◆ Exercise materials
□ □ □ □
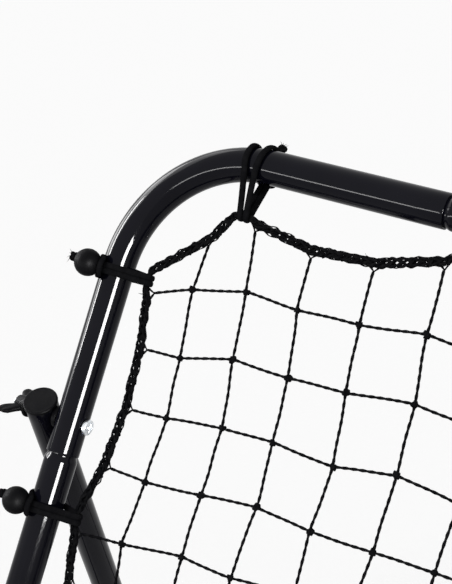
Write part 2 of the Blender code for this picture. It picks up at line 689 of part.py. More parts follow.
□ □ □ □
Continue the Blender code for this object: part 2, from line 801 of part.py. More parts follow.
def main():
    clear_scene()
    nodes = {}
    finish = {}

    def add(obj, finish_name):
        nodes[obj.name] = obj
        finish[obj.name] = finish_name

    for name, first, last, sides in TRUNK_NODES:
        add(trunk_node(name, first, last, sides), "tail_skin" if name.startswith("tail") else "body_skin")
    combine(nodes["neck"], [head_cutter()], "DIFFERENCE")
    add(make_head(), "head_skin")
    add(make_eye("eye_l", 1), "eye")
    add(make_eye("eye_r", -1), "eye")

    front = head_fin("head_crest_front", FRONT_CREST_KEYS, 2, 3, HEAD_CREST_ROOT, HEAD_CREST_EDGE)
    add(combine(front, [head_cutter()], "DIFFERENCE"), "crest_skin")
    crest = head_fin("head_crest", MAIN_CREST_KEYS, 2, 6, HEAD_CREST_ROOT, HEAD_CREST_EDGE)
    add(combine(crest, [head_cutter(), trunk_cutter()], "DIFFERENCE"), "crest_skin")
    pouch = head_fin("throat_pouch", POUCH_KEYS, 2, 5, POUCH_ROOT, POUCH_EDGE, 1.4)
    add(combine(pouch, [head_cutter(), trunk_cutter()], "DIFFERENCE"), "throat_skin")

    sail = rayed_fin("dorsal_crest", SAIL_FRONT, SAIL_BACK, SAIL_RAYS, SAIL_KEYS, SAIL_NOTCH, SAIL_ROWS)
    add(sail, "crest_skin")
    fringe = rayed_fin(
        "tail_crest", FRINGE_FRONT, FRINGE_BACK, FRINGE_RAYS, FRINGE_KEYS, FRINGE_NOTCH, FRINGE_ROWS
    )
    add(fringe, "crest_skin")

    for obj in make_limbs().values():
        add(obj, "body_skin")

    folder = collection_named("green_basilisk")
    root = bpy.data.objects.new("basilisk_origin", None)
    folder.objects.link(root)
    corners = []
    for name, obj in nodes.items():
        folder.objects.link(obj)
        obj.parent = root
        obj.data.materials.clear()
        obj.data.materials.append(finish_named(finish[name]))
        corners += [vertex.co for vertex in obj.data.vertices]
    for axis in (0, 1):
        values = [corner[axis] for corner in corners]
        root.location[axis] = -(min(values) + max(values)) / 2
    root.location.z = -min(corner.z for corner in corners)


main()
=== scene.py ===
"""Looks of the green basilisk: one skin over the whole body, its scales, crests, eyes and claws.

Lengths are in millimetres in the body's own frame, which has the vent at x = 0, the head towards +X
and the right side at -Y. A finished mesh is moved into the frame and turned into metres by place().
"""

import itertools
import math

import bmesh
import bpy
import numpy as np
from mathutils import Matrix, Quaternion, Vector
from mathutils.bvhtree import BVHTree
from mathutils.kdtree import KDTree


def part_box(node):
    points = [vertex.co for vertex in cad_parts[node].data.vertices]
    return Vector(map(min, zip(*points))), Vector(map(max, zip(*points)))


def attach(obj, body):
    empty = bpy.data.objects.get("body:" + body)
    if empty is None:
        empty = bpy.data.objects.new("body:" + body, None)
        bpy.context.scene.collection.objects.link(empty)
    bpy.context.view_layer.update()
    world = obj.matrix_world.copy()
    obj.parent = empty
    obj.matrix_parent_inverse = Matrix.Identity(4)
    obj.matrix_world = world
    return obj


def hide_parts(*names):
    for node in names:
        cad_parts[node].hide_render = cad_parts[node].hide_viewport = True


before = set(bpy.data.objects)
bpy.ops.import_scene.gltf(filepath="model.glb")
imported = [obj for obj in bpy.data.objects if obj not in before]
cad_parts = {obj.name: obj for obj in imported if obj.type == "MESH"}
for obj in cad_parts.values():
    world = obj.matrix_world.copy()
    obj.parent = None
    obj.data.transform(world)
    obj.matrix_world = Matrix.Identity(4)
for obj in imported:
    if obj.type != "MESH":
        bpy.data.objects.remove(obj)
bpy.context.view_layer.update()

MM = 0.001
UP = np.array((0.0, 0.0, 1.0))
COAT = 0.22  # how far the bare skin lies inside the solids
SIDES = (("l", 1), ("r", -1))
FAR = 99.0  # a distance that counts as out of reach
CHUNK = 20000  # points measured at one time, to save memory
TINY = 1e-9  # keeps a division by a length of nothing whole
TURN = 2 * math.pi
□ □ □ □
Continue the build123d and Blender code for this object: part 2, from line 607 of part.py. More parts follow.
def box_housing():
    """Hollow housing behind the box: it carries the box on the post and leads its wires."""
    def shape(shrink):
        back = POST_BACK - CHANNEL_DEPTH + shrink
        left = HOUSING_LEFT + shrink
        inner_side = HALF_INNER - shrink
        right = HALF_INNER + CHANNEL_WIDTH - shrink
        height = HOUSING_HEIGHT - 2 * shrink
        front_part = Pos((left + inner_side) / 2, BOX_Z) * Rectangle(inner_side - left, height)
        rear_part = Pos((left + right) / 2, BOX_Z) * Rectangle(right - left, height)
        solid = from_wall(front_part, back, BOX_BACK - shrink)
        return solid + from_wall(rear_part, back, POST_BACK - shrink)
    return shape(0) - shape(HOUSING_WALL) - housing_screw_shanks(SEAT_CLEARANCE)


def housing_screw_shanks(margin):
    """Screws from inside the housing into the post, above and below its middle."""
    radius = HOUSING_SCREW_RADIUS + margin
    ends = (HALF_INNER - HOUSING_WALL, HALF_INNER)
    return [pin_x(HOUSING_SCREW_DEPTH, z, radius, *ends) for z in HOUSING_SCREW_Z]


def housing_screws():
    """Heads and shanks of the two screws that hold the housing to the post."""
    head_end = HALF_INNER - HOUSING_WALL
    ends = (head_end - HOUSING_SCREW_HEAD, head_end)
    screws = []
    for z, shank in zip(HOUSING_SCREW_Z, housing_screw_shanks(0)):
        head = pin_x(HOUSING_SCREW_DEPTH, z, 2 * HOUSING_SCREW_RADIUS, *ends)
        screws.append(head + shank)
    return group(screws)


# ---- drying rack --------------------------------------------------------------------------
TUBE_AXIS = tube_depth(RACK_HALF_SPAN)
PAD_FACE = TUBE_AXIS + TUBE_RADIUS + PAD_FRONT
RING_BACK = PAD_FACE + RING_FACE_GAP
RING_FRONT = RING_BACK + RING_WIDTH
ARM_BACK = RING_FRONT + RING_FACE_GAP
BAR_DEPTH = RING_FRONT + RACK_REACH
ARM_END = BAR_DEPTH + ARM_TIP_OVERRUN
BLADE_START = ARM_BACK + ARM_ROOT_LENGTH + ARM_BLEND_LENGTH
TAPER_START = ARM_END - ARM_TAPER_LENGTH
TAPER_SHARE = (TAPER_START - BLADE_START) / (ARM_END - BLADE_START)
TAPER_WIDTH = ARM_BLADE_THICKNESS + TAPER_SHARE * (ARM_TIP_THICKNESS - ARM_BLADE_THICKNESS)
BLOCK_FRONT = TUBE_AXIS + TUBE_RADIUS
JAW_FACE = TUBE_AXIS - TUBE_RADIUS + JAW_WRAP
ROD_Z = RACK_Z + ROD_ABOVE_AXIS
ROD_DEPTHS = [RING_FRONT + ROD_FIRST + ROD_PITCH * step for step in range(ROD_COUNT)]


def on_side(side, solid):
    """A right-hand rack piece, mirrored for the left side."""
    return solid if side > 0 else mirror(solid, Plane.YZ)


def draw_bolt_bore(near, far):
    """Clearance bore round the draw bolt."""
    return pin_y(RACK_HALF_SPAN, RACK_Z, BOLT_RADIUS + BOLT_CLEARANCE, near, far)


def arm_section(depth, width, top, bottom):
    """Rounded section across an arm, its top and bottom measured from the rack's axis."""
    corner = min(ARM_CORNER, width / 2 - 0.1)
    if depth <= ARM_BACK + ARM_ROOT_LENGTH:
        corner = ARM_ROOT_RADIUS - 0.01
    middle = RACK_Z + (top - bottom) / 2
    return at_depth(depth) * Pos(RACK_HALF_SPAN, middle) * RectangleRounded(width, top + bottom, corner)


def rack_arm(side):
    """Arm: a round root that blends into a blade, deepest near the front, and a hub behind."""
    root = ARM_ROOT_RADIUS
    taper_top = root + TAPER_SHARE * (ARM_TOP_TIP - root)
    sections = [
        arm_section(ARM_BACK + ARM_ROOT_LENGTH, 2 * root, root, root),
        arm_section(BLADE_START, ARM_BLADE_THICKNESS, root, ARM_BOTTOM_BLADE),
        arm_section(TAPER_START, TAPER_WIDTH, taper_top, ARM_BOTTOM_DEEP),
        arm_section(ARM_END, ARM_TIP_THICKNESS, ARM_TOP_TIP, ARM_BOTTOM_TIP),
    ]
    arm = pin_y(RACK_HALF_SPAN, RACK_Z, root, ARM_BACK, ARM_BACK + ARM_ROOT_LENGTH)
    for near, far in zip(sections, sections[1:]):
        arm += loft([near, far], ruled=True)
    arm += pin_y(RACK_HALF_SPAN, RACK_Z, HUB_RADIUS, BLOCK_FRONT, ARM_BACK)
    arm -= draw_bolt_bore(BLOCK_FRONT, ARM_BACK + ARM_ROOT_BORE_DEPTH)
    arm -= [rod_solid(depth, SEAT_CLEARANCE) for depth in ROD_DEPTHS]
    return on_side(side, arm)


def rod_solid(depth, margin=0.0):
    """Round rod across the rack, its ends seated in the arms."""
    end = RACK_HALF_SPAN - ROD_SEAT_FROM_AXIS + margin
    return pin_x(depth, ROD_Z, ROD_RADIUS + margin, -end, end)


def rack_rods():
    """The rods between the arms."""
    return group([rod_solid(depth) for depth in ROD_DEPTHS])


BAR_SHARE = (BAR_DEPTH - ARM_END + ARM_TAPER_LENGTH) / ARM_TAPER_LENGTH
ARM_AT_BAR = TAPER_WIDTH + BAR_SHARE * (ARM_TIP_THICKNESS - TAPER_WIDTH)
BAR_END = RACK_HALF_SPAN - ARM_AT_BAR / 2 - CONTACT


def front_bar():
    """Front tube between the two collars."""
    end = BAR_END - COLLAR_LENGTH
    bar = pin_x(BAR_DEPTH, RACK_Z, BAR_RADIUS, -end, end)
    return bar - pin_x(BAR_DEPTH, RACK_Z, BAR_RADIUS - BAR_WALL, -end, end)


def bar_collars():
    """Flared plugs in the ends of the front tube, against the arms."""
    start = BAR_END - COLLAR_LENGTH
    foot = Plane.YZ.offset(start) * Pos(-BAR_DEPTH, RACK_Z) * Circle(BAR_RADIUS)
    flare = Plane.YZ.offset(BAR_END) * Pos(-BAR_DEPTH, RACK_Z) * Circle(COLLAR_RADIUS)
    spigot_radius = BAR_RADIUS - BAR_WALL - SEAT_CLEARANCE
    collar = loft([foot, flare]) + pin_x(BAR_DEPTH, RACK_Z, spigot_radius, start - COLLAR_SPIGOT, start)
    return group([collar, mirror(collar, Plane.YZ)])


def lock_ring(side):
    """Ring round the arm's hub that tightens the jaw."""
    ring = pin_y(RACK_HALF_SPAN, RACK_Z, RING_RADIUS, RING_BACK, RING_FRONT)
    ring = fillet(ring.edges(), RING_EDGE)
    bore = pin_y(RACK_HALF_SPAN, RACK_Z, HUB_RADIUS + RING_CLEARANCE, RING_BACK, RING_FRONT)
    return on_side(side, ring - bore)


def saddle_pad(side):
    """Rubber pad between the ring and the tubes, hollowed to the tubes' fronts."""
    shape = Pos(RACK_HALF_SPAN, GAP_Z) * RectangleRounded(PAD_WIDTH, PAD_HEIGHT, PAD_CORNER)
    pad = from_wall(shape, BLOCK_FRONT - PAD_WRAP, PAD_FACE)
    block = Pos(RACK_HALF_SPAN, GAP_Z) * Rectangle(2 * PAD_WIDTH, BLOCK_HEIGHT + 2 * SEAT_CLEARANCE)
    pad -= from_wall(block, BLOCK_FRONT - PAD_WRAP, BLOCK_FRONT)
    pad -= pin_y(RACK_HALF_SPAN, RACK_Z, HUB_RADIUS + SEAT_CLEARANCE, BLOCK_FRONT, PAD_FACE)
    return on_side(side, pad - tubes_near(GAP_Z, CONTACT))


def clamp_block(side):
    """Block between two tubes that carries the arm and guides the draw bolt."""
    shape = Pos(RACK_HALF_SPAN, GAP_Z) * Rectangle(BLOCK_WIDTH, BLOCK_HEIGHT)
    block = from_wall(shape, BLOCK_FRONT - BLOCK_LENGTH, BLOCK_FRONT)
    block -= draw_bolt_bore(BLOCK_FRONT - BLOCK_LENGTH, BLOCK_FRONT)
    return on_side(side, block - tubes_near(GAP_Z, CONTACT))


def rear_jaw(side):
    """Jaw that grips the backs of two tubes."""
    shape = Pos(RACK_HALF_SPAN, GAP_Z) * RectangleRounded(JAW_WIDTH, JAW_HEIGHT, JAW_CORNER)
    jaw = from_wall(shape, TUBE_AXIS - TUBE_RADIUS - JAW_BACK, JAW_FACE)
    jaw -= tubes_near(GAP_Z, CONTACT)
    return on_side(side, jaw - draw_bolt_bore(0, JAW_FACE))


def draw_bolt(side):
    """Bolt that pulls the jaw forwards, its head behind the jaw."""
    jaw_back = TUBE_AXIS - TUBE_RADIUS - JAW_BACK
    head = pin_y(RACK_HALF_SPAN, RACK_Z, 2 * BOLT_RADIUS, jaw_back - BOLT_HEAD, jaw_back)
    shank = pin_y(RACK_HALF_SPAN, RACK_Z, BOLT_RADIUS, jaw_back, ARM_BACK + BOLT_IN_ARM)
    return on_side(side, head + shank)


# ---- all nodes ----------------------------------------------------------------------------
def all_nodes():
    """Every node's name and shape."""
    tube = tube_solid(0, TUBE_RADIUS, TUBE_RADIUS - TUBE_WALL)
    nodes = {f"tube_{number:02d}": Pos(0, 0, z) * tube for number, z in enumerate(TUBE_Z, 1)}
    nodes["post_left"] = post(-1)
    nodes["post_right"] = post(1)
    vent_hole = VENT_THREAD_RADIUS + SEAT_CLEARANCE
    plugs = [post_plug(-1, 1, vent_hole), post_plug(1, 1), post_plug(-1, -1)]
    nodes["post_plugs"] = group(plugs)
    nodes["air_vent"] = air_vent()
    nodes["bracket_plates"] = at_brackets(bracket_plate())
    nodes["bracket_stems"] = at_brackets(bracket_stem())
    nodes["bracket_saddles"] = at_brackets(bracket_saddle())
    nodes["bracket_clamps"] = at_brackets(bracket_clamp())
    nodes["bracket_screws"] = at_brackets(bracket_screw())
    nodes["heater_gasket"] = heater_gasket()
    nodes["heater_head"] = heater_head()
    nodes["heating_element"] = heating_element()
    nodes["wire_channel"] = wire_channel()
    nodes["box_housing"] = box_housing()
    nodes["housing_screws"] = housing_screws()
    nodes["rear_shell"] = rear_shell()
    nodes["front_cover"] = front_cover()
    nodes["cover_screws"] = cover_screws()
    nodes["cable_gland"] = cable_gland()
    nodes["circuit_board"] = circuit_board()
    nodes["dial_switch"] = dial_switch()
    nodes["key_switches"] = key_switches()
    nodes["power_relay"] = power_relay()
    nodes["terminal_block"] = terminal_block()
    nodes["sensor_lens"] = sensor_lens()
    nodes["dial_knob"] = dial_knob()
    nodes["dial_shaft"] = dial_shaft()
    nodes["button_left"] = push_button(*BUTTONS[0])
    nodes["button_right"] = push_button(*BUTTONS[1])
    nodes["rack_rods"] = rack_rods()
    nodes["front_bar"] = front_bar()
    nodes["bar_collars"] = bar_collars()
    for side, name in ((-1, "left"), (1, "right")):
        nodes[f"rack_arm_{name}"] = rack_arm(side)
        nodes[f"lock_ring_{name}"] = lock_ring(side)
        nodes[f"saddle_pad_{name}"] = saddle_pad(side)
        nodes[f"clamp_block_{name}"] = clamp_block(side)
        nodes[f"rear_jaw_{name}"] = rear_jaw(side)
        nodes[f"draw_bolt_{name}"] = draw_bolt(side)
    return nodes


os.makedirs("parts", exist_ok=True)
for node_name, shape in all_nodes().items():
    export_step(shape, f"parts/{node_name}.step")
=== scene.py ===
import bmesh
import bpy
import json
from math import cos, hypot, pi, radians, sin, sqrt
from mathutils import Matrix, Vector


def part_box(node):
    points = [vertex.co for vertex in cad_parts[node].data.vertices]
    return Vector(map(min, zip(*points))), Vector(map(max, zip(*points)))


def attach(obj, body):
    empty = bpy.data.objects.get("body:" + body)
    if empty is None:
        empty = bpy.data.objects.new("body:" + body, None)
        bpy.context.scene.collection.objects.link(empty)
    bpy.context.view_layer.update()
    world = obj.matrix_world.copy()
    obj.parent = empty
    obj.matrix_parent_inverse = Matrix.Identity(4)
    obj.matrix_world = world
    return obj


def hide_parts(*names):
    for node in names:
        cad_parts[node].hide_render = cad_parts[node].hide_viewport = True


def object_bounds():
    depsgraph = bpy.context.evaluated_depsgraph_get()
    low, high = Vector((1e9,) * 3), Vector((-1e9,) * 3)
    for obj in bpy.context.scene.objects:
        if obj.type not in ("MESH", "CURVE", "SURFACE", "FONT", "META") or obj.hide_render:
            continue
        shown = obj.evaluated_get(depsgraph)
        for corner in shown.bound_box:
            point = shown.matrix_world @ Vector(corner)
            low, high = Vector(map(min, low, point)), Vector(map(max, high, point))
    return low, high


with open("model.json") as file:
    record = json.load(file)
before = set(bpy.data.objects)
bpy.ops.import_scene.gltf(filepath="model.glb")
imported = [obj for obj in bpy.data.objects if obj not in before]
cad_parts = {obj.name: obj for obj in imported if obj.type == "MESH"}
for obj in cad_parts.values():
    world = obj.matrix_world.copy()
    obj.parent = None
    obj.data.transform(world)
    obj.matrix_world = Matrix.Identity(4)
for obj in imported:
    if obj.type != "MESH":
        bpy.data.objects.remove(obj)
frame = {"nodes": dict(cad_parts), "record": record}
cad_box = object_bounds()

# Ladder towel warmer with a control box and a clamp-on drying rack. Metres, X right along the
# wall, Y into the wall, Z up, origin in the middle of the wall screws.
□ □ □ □
◆ To be done
Taking the material above, extract exactly and only the lines from the line with "return nodes" to the line with "depsgraph = bpy.context.evaluated_depsgraph_get()", inclusive of both.

◆ Result below
    return nodes


os.makedirs("parts", exist_ok=True)
for node_name, shape in all_nodes().items():
    export_step(shape, f"parts/{node_name}.step")
=== scene.py ===
import bmesh
import bpy
import json
from math import cos, hypot, pi, radians, sin, sqrt
from mathutils import Matrix, Vector


def part_box(node):
    points = [vertex.co for vertex in cad_parts[node].data.vertices]
    return Vector(map(min, zip(*points))), Vector(map(max, zip(*points)))


def attach(obj, body):
    empty = bpy.data.objects.get("body:" + body)
    if empty is None:
        empty = bpy.data.objects.new("body:" + body, None)
        bpy.context.scene.collection.objects.link(empty)
    bpy.context.view_layer.update()
    world = obj.matrix_world.copy()
    obj.parent = empty
    obj.matrix_parent_inverse = Matrix.Identity(4)
    obj.matrix_world = world
    return obj


def hide_parts(*names):
    for node in names:
        cad_parts[node].hide_render = cad_parts[node].hide_viewport = True


def object_bounds():
    depsgraph = bpy.context.evaluated_depsgraph_get()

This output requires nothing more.